Today scenes reminiscent of that night played out again. The US flag was hauled down from its place and one proclaiming a deposed leader was run up instead. Men in red and carrying rifles once again wrought destruction to a US Capitol from which the rightly elected leaders of the people had fled in fear. The flag of the last armed rebellion, begun 160 years ago and squelched five years after that, crossed the Potomac and was hoisted in the Rotunda. On this night Xavier did play, and we will tell you about it, but, with the metropolis of the country again staring down a horrid fate, that isn’t really the story of the day is it?

Xavier and St. John’s started the game as if they were both fighting a serious malaise. At the half the score was 27-27 as the teams took turns demonstrating the things they were bad at. St. John’s is terrible at interior defense. Xavier scored their first 12 points in the paint. Xavier is not a good shooting team and set out to prove that by not making a shot that wasn’t a layup until over five minutes had passed. In the first half the Musketeers made four shots that weren’t either layups or dunks. This wasn’t indicative of an offense getting the looks it wanted, but rather appalling shooting.

The game went back and forth like that for some time. As Xavier finally got the inside scoring going, the defense collapsed. After scoring 27 points in the first 20 minutes, SJU scored 24 in the next 12. Xavier hung with them through the efforts of Paul Scruggs (10/4/3) and a kid making his star turn. Colby Jones (16/4/3) was the driving force behind Xavier finally showing the urge to win this game. While the team was playing like a bucket of tepid bathwater, he took the reins and began to force the issue. St. John’s likes to play fast and, with few exceptions, Jones looked like he was ready to play even faster. Confident, comfortable, and possessed of an array of post moves, Jones looked up for the fight.

That energy transferred to the rest of the team as the Musketeers shook themselves awake. For the last 12 minutes of the game Xavier looked like a team familiar with the concept of basketball. St. John’s press caused problems, but X players made winning plays. Adam Kunkel (2/0/1) shook off a bad shooting night and hit the floor to win back possession. Shortly thereafter, Jason Carter (11/16/1) got called for a foul.

That is normally not a noteworthy occurrence, but what happened afterward was. Xavier’s sexy flannel of a basketball player was livid.
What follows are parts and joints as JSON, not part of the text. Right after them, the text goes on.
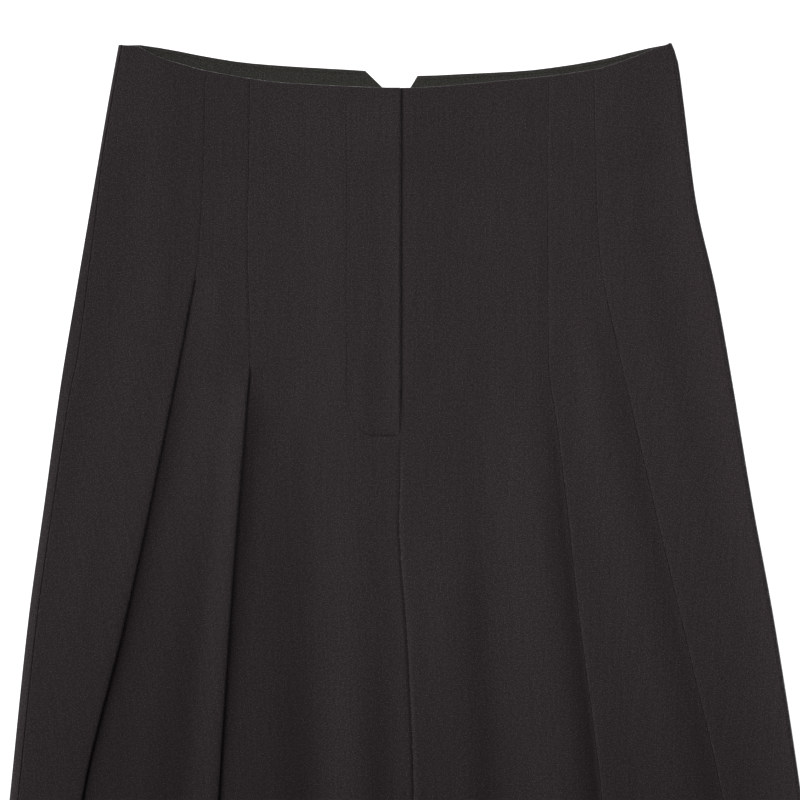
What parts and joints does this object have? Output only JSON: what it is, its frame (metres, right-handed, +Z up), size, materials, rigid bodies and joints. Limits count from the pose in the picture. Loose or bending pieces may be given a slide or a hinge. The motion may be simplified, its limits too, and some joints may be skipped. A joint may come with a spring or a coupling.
{
  "type": "palazzo trousers",
  "caption": "High-waisted wide-leg trousers lying flat, front up, with a notched back waist, a concealed zip fly and stitched-down tucks that open into long soft pleats.",
  "frame": {"origin": "on the floor, under the middle of the garment's box", "axes": "+Z up from the floor, +Y from the hems to the waist, -X towards the wearer's right leg; the garment lies on its back with the front up"},
  "size_m": [0.6684, 1.136, 0.0095],
  "materials": {
    "cloth": "near-black crepe suiting, matte, with a fine flecked twill",
    "cloth_inside": "the same crepe, seen from inside, faintly greener",
    "zip_tape": "woven polyester tape, matte black",
    "metal": "black nickel"
  },
  "bodies": {
    "root": {"right_front": "cloth", "left_front": "cloth", "right_back": "cloth", "left_back": "cloth", "right_back_facing": "cloth_inside", "left_back_facing": "cloth_inside", "fly_facing": "cloth_inside", "fly_shield": "cloth_inside", "zip_tape": "zip_tape", "zip_slider": "metal", "waist_hook": "metal", "waist_bar": "metal"}
  },
  "joints": []
}
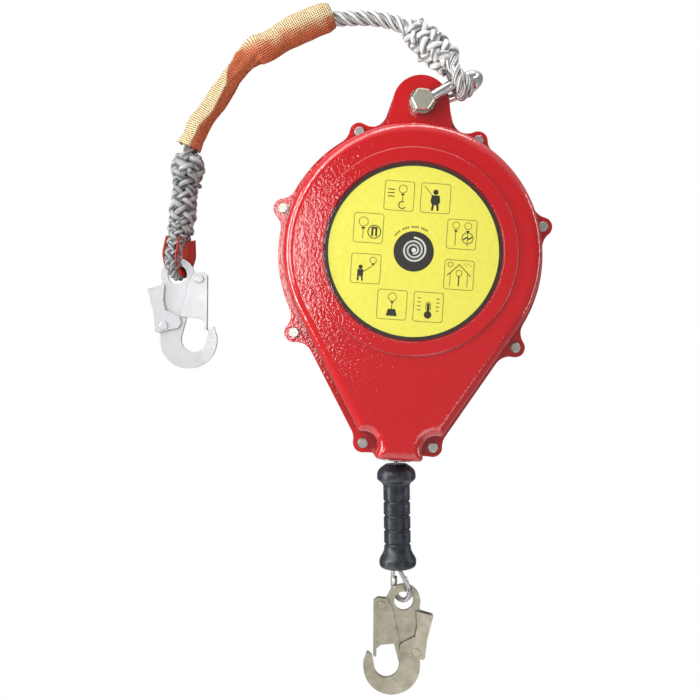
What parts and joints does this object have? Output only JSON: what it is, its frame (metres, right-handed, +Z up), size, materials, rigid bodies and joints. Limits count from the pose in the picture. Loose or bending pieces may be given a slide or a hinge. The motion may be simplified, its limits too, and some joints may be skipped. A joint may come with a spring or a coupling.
{
  "type": "self retracting lifeline",
  "caption": "Retractable fall arrester: teardrop housing with spring drum and shock brake, rope anchor sling, rubber grip and snap hooks.",
  "frame": {"origin": "centre of the rear cover's flat back face, on the drum's axis", "axes": "+Z up towards the lug, +X to the right seen from the front, the front faces -Y"},
  "size_m": [0.4785, 0.11, 0.8196],
  "materials": {
    "red_enamel": "gloss enamel over a cast orange-peel surface",
    "plate_print": "printed plastic disc with a black border",
    "zinc_steel": "zinc plated",
    "bolt_steel": "zinc plated, warm grey",
    "shackle_steel": "bright",
    "bronze": "sintered",
    "outlet_steel": "turned and plated",
    "machined_steel": "machined",
    "drum_alloy": "cast",
    "case_steel": "black enamel",
    "spring_steel": "blued",
    "friction_lining": "pressed fibre",
    "wire_rope": "galvanised strand",
    "ferrule_alloy": "swaged",
    "thimble_steel": "bright",
    "black_rubber": "satin moulded",
    "harness_hook_steel": "nickel plated, warm grey",
    "anchor_hook_steel": "bright zinc",
    "grey_rope": "three-strand laid rope",
    "orange_sleeve": "open woven mesh",
    "red_thimble": "moulded"
  },
  "bodies": {
    "housing": {"front_cover": "red_enamel", "rear_cover": "red_enamel", "nameplate": "plate_print", "rim_screws": "zinc_steel", "rim_washers": "zinc_steel", "lug_bush": "bronze", "lug_bolt": "bolt_steel", "lug_nut": "bolt_steel", "outlet_bush": "outlet_steel", "main_shaft": "machined_steel", "shaft_nut": "zinc_steel", "thrust_washers": "zinc_steel", "lining_front": "friction_lining", "lining_rear": "friction_lining", "clamp_ring": "machined_steel", "brake_screws": "zinc_steel", "lead_cable": "wire_rope"},
    "drum": {"drum": "drum_alloy", "drum_bushes": "bronze", "cable_coil": "wire_rope", "cable_stop": "machined_steel", "spring_case": "case_steel", "case_cover": "case_steel", "case_screws": "zinc_steel", "power_spring": "spring_steel", "pawl_carrier": "machined_steel", "pawl_pins": "machined_steel", "pawl_springs": "zinc_steel"},
    "ratchet": {"ratchet_ring": "machined_steel"},
    "pawl_a": {"pawl_a": "machined_steel"},
    "pawl_b": {"pawl_b": "machined_steel"},
    "lifeline": {"cable_run": "wire_rope"},
    "grip": {"grip": "black_rubber", "cable_tail": "wire_rope", "cable_ferrule": "ferrule_alloy", "cable_eye": "wire_rope", "cable_thimble": "thimble_steel"},
    "harness_hook": {"harness_hook_frame": "harness_hook_steel", "harness_hook_rivets": "harness_hook_steel", "harness_hook_springs": "harness_hook_steel"},
    "harness_gate": {"harness_hook_gate": "harness_hook_steel"},
    "harness_lever": {"harness_hook_lever": "harness_hook_steel"},
    "shackle": {"shackle": "shackle_steel"},
    "sling_head": {"sling_head": "grey_rope"},
    "sling_shoulder": {"sling_rope_upper": "grey_rope", "sleeve_upper": "orange_sleeve"},
    "sling_arm": {"sling_rope_lower": "grey_rope", "sleeve_lower": "orange_sleeve"},
    "sling_tail": {"sling_tail": "grey_rope", "sling_thimble": "red_thimble"},
    "anchor_hook": {"anchor_hook_frame": "anchor_hook_steel", "anchor_hook_rivets": "anchor_hook_steel", "anchor_hook_springs": "anchor_hook_steel"},
    "anchor_gate": {"anchor_hook_gate": "anchor_hook_steel"},
    "anchor_lever": {"anchor_hook_lever": "anchor_hook_steel"}
  },
  "joints": [
    {"name": "lifeline_payout", "type": "slide", "parent": "housing", "child": "lifeline", "axis": [0, 0, -1], "range_m": [0, 0.1308]},
    {"name": "drum_spin", "type": "hinge", "parent": "housing", "child": "drum", "pos_m": [0, -0.054, 0], "axis": [0, 1, 0], "range_deg": [-75, 0]},
    {"name": "ratchet_slip", "type": "hinge", "parent": "housing", "child": "ratchet", "pos_m": [0, -0.09, 0], "axis": [0, 1, 0], "continuous": true},
    {"name": "pawl_a_swing", "type": "hinge", "parent": "drum", "child": "pawl_a", "pos_m": [0, -0.0905, 0.048], "axis": [0, 1, 0], "range_deg": [0, 15.2]},
    {"name": "pawl_b_swing", "type": "hinge", "parent": "drum", "child": "pawl_b", "pos_m": [0, -0.0905, -0.048], "axis": [0, 1, 0], "range_deg": [0, 15.2]},
    {"name": "grip_swing", "type": "hinge", "parent": "lifeline", "child": "grip", "pos_m": [0, -0.054, -0.248], "axis": [0, 1, 0], "range_deg": [-5, 14]},
    {"name": "harness_hook_swing", "type": "hinge", "parent": "grip", "child": "harness_hook", "pos_m": [0.0205, -0.054, -0.4144], "axis": [0, 1, 0], "range_deg": [-35, 35]},
    {"name": "harness_gate_open", "type": "hinge", "parent": "harness_hook", "child": "harness_gate", "pos_m": [-0.00596, -0.054, -0.42083], "axis": [0, -1, 0], "range_deg": [0, 20]},
    {"name": "harness_lever_squeeze", "type": "hinge", "parent": "harness_hook", "child": "harness_lever", "pos_m": [0.0392, -0.054, -0.47437], "axis": [0, -1, 0], "range_deg": [0, 12]},
    {"name": "shackle_swing", "type": "hinge", "parent": "housing", "child": "shackle", "pos_m": [0, -0.054, 0.182], "axis": [0, -1, 0], "range_deg": [-20, 12]},
    {"name": "sling_eye_swing", "type": "hinge", "parent": "shackle", "child": "sling_head", "pos_m": [0.04201, -0.0715, 0.20939], "axis": [0, 1, 0], "range_deg": [-4, 20]},
    {"name": "sling_bend_upper", "type": "hinge", "parent": "sling_head", "child": "sling_shoulder", "pos_m": [-0.064, -0.054, 0.282], "axis": [0, 1, 0], "range_deg": [-4, 25]},
    {"name": "sling_bend_middle", "type": "hinge", "parent": "sling_shoulder", "child": "sling_arm", "pos_m": [-0.211, -0.054, 0.219], "axis": [0, 1, 0], "range_deg": [-4, 25]},
    {"name": "sling_bend_lower", "type": "hinge", "parent": "sling_arm", "child": "sling_tail", "pos_m": [-0.273, -0.054, 0.104], "axis": [0, 1, 0], "range_deg": [-4, 20]},
    {"name": "anchor_hook_swing", "type": "hinge", "parent": "sling_tail", "child": "anchor_hook", "pos_m": [-0.2768, -0.054, -0.0427], "axis": [0, 1, 0], "range_deg": [-30, 30]},
    {"name": "anchor_gate_open", "type": "hinge", "parent": "anchor_hook", "child": "anchor_gate", "pos_m": [-0.24976, -0.054, -0.04585], "axis": [0, 1, 0], "range_deg": [0, 20]},
    {"name": "anchor_lever_squeeze", "type": "hinge", "parent": "anchor_hook", "child": "anchor_lever", "pos_m": [-0.28805, -0.054, -0.1045], "axis": [0, 1, 0], "range_deg": [0, 12]}
  ],
  "couplings": [
    {"joint": "drum_spin", "follows": "lifeline_payout", "rad_per_m": -10},
    {"joint": "harness_lever_squeeze", "follows": "harness_gate_open", "ratio": 0.6},
    {"joint": "anchor_lever_squeeze", "follows": "anchor_gate_open", "ratio": 0.6}
  ]
}
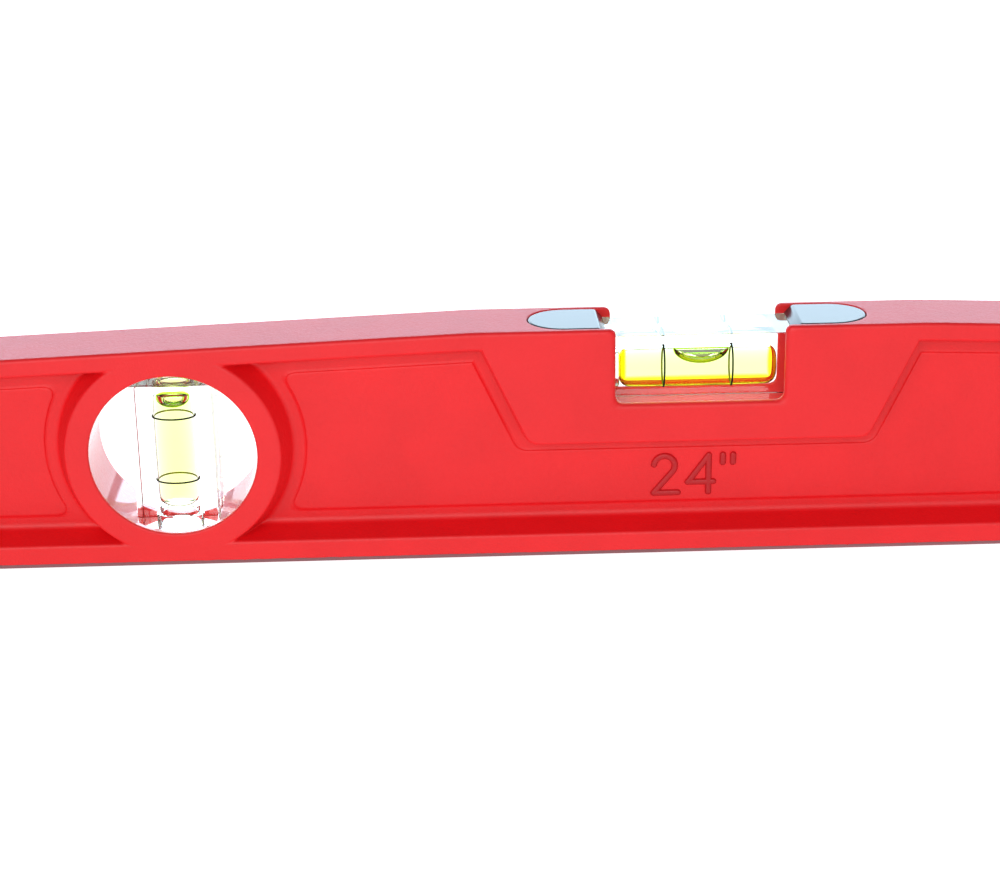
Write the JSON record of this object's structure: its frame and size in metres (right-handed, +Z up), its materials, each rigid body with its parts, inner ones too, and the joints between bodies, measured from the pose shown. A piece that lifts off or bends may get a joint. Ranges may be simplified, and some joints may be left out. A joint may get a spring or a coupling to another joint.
{
  "type": "spirit level",
  "caption": "Cast I-beam spirit level with a level vial in a top notch, a plumb vial in a round window and a milled magnetic base.",
  "frame": {"origin": "middle of the milled base face", "axes": "+X along the beam, away from the plumb window; +Y from the front face to the back; +Z up, from the base to the top"},
  "size_m": [0.6096, 0.021, 0.0605],
  "materials": {
    "powder_coated_casting": "fine sandy red powder coat on a cast aluminium beam, milled bare along the base",
    "clear_acrylic": "polished clear acrylic",
    "vial_liquid": "clear yellow-green spirit",
    "bubble": "air bubble",
    "clear_plug": "moulded clear plastic",
    "ring_ink": "matt black",
    "adhesive": "cured clear epoxy",
    "cap_plastic": "semi-gloss dark grey moulded plastic",
    "magnet_plating": "nickel plate"
  },
  "bodies": {
    "beam": {"beam_casting": "powder_coated_casting", "level_vial_block": "clear_acrylic", "level_vial_liquid": "vial_liquid", "level_vial_plug": "clear_plug", "level_vial_ring_left": "ring_ink", "level_vial_ring_right": "ring_ink", "level_vial_adhesive": "adhesive", "plumb_vial_block": "clear_acrylic", "plumb_vial_liquid": "vial_liquid", "plumb_vial_plug": "clear_plug", "plumb_vial_ring_lower": "ring_ink", "plumb_vial_ring_upper": "ring_ink", "plumb_vial_adhesive": "adhesive", "retainer_cap_left": "cap_plastic", "retainer_cap_right": "cap_plastic", "magnet_left_outer": "magnet_plating", "magnet_left_inner": "magnet_plating", "magnet_right_inner": "magnet_plating", "magnet_right_outer": "magnet_plating"},
    "level_bubble": {"level_vial_bubble": "bubble"},
    "plumb_bubble": {"plumb_vial_bubble": "bubble"}
  },
  "joints": [
    {"name": "level_bubble_slide", "type": "slide", "parent": "beam", "child": "level_bubble", "axis": [1, 0, 0], "range_m": [-0.0108, 0.009], "stiffness_N_per_m": 0.4},
    {"name": "plumb_bubble_slide", "type": "slide", "parent": "beam", "child": "plumb_bubble", "axis": [0, 0, 1], "range_m": [-0.0258, 0], "stiffness_N_per_m": 0.4, "springref_m": 0.03}
  ]
}
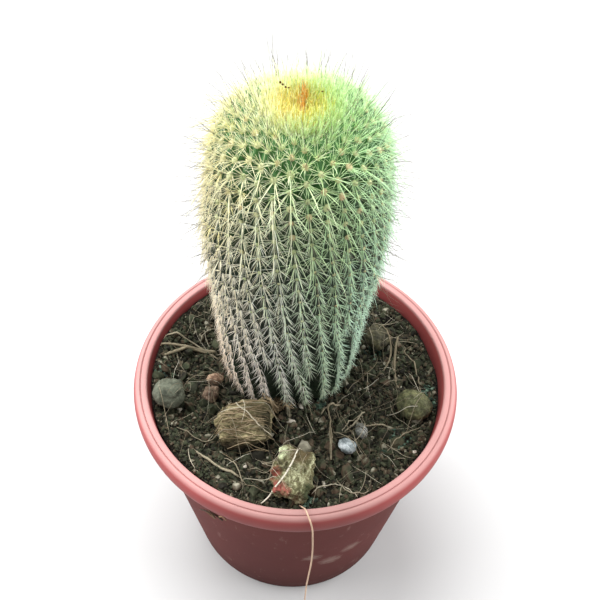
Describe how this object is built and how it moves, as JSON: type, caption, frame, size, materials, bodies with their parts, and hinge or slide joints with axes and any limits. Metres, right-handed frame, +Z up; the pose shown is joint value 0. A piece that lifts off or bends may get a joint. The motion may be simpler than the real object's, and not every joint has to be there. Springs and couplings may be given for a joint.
{
  "type": "potted lemon ball cactus",
  "caption": "Columnar ribbed cactus with pale needles and a yellow crown, in a round plastic nursery pot of gritty mix.",
  "frame": {"origin": "centre of the pot's foot, on the surface that it stands on", "axes": "+Z up along the pot's axis, -Y towards the viewer of the picture, +X to the viewer's right"},
  "size_m": [0.086, 0.086, 0.1616],
  "materials": {
    "pot_plastic": "satin",
    "gritty_mix": "matte",
    "cactus_skin": "matte",
    "spine": "satin",
    "crown_bristle": "satin",
    "husk": "matte",
    "bark": "matte",
    "pebble": "matte",
    "dry_stalk": "matte"
  },
  "bodies": {
    "root": {"pot": "pot_plastic", "soil": "gritty_mix", "cactus": "cactus_skin", "crown": "crown_bristle", "husk_chunk": "husk", "bark_chunk": "bark", "pebble_grey": "pebble", "pebble_pale": "pebble", "pebble_chip": "pebble", "pebble_brown": "pebble", "pebble_tan": "pebble", "pebble_back": "pebble", "clod_right": "gritty_mix", "clod_back": "gritty_mix", "straw_front": "dry_stalk", "straw_left": "dry_stalk", "straw_right": "dry_stalk", "straw_back": "dry_stalk", "straw_stem": "dry_stalk"}
  },
  "joints": []
}
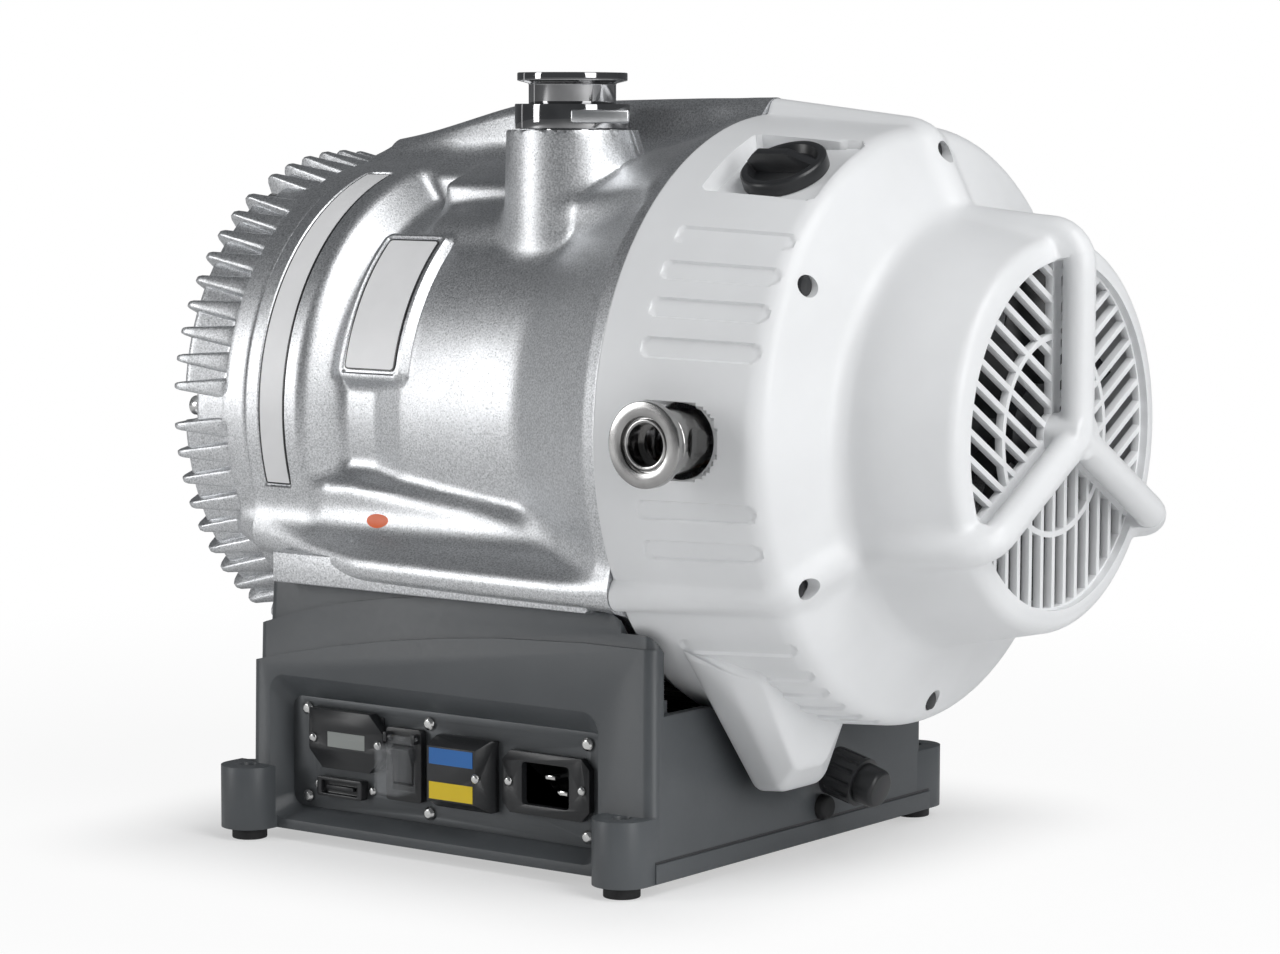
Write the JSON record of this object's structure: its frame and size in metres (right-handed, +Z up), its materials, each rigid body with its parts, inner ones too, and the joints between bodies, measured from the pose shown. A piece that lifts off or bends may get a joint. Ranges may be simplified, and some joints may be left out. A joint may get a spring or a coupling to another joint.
{
  "type": "dry scroll vacuum pump",
  "caption": "Dry scroll vacuum pump: finned end cover, ribbed cast housing with inlet flange, fan cowl with barred grille, exhaust flange, and a base with a control panel.",
  "frame": {"origin": "on the floor, in the middle of the four feet and under the shaft", "axes": "+X along the shaft towards the fan grille, -Y towards the control panel, +Z up along the inlet"},
  "size_m": [0.469, 0.323, 0.391],
  "materials": {
    "cast_aluminium": "fine blasted casting",
    "machined_aluminium": "machined and hard anodised",
    "clear_anodised": "turned, clear anodised",
    "nickel_steel": "turned, nickel plated",
    "zinc_steel": "bright zinc",
    "ground_steel": "ground",
    "bearing_steel": "polished",
    "bellows_steel": "thin bright sheet",
    "panel_steel": "satin sheet",
    "copper_pipe": "drawn pipe",
    "windings": "steel core with varnished copper winding heads",
    "cowl_plastic": "fine grained off-white moulding",
    "black_plastic": "fine grained black moulding",
    "base_paint": "dark grey textured paint on cast aluminium",
    "dark_rubber": "matt rubber",
    "seal": "filled fluoropolymer",
    "window": "dark window",
    "clear_cover": "clear moulding"
  },
  "bodies": {
    "pump": {"fixed_scroll": "cast_aluminium", "fixed_tip_seal": "seal", "cover_seal": "dark_rubber", "cover_bolts": "zinc_steel", "bellows": "bellows_steel", "front_bearing": "bearing_steel", "rear_bearing": "bearing_steel", "end_bearing": "bearing_steel", "pump_housing": "cast_aluminium", "inlet_nozzle": "nickel_steel", "inlet_collar": "clear_anodised", "inlet_strainer": "bellows_steel", "exhaust_pipe": "copper_pipe", "exhaust_nozzle": "nickel_steel", "exhaust_valve_spring": "bellows_steel", "motor_frame": "cast_aluminium", "motor_stator": "windings", "motor_end_shield": "cast_aluminium", "fan_cowl": "cowl_plastic", "grille_insert": "cowl_plastic", "cowl_posts": "zinc_steel", "cowl_screws": "zinc_steel", "gas_ballast_valve": "clear_anodised", "base_casting": "base_paint", "base_bottom_plate": "zinc_steel", "rubber_feet": "dark_rubber", "drive_module": "black_plastic", "control_panel_plate": "panel_steel", "panel_screws": "zinc_steel", "device_screws": "zinc_steel", "hour_meter": "black_plastic", "hour_meter_window": "window", "logic_connector": "black_plastic", "switch_housing": "black_plastic", "switch_pivot": "ground_steel", "voltage_selector": "black_plastic", "power_inlet": "black_plastic", "power_pins": "nickel_steel", "connector_socket": "black_plastic", "connector_collar": "black_plastic", "connector_cap": "black_plastic", "wall_grommet": "dark_rubber"},
    "shaft": {"drive_shaft": "ground_steel", "counterweight": "ground_steel", "motor_rotor": "ground_steel", "cooling_fan": "black_plastic"},
    "orbiter": {"orbiting_scroll": "machined_aluminium", "orbiting_tip_seal": "seal", "orbit_bearing": "bearing_steel"},
    "ballast_knob": {"gas_ballast_knob": "black_plastic"},
    "rocker": {"switch_rocker": "black_plastic"},
    "guard": {"switch_guard": "clear_cover"},
    "exhaust_valve": {"exhaust_valve_disc": "dark_rubber"}
  },
  "joints": [
    {"name": "shaft_spin", "type": "hinge", "parent": "pump", "child": "shaft", "pos_m": [0, 0, 0.22], "axis": [1, 0, 0], "continuous": true},
    {"name": "scroll_orbit", "type": "hinge", "parent": "shaft", "child": "orbiter", "pos_m": [0, 0, 0.2241], "axis": [1, 0, 0], "continuous": true, "deforming": ["bellows"]},
    {"name": "gas_ballast_turn", "type": "hinge", "parent": "pump", "child": "ballast_knob", "pos_m": [0.1706, -0.06894, 0.34185], "axis": [0, -0.4924, 0.8704], "range_deg": [0, 120]},
    {"name": "switch_rock", "type": "hinge", "parent": "pump", "child": "rocker", "pos_m": [-0.027, -0.114, 0.0455], "axis": [1, 0, 0], "range_deg": [-14, 0]},
    {"name": "guard_lift", "type": "hinge", "parent": "pump", "child": "guard", "pos_m": [-0.027, -0.118, 0.0595], "axis": [1, 0, 0], "range_deg": [-95, 0]},
    {"name": "exhaust_lift", "type": "slide", "parent": "pump", "child": "exhaust_valve", "axis": [0, -1, 0], "range_m": [0, 0.004], "stiffness_N_per_m": 300, "springref_m": -0.004, "deforming": ["exhaust_valve_spring"]}
  ],
  "couplings": [
    {"joint": "scroll_orbit", "follows": "shaft_spin", "ratio": -1}
  ]
}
Carter may cut an unassuming figure with his standard haircut and his praiseworthy demeanor, but he unleashed on the closest official and had to be dragged away by his teammates. From that moment on, the Musketeers finally found sixth gear. Until a Julian Champagnie layup with 3:03 to play, Xavier went on a 13-1 run post Carter foul that was part of a 17-1 run that ended the game as a contest. Behind the drive of Jones and the fire of Carter, who raked in 13 defensive boards, a win was salvaged.

It was salvaged despite an off game for Xavier in almost every way. A team that averages .83 points per possession and turns the ball over 19 times should not win a basketball game. A team that shoots only 46% inside the arc and goes 0-12 behind the line should not win a basketball game. A team that has 15% of their shots blocked and shoots only 61% at the line should not win a basketball game. Xavier won because they finally owned the glass and because they came alive at the right time to beat a thoroughly mediocre opponent.

Xavier’s game may not be the reason anyone remembers January 6th, 2020. The scenes of flares lighting America’s Capitol Dome as riots continue into the night assure that. And while I, personally, questioned the wisdom of playing basketball while arrests for insurrection were being made in Washington, I must admit it was a pleasant reprieve. Watching Xavier’s players, who marched and spoke and created content all summer, play alongside teammates and opponents of all color and creed with no visible animus was a pleasant reminder of what America at it’s best can be. How long it takes to recover that as a nation or whether it ever happens remains to be seen. Until then, Xavier Nation, enjoy the two and half hour break from the chaos. Xavier won. Hug your partner, high five your kids (you did let them stay up, right?), text your friends. We can get back to being adults in the morning. Godspeed.